For a continous uniform RV $$\text{PDF} = \frac{1}{b-a} \text{ for } x\in[a,b)$$
(sorry cant figure out how to add whitespace)
and $$\text{CDF} = \int_{-\infty}^x \text{PDF} \, dx$$ so for $x>0$ I believe CDF of uniform RV should be $$\int_0^x \text{PDF} \, dx = \int_0^x \frac{1}{b-a} \, dx = \frac{x}{b-a}, \text{ from } x=x \text{ to } x=0$$ which equals just $$\frac{x}{b-a} \text{??}$$ But wikipedia says it should equal $$\frac{x-a}{b-a}$$ So where did I mess up with the integration?

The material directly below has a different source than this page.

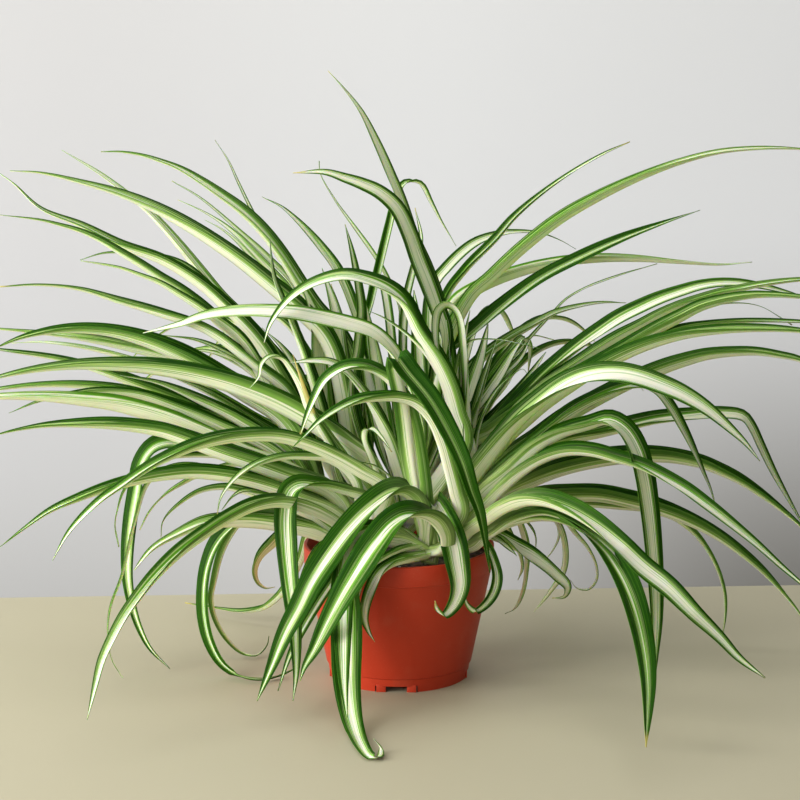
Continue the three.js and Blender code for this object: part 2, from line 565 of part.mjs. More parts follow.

You should be integrating over the support of the PDF. The support is the set of all numbers such that the PDF is not zero. Therefore, your integral should be $\displaystyle\int_a^x \frac{1}{b-a} \, dx$. This will give CDF$=\dfrac{x}{b-a}-\dfrac{a}{b-a}=\dfrac{x-a}{b-a}$ just like wikipedia has.
The reason we integrate over the support is simple. We'd really like to integrate from $-\infty$ to $\infty$ but if the pdf is zero for all values outside of $[a,b]$ like in the case of the uniform distribution, we can reduce $\int_{-\infty}^\infty$ to just $\int_a^b$.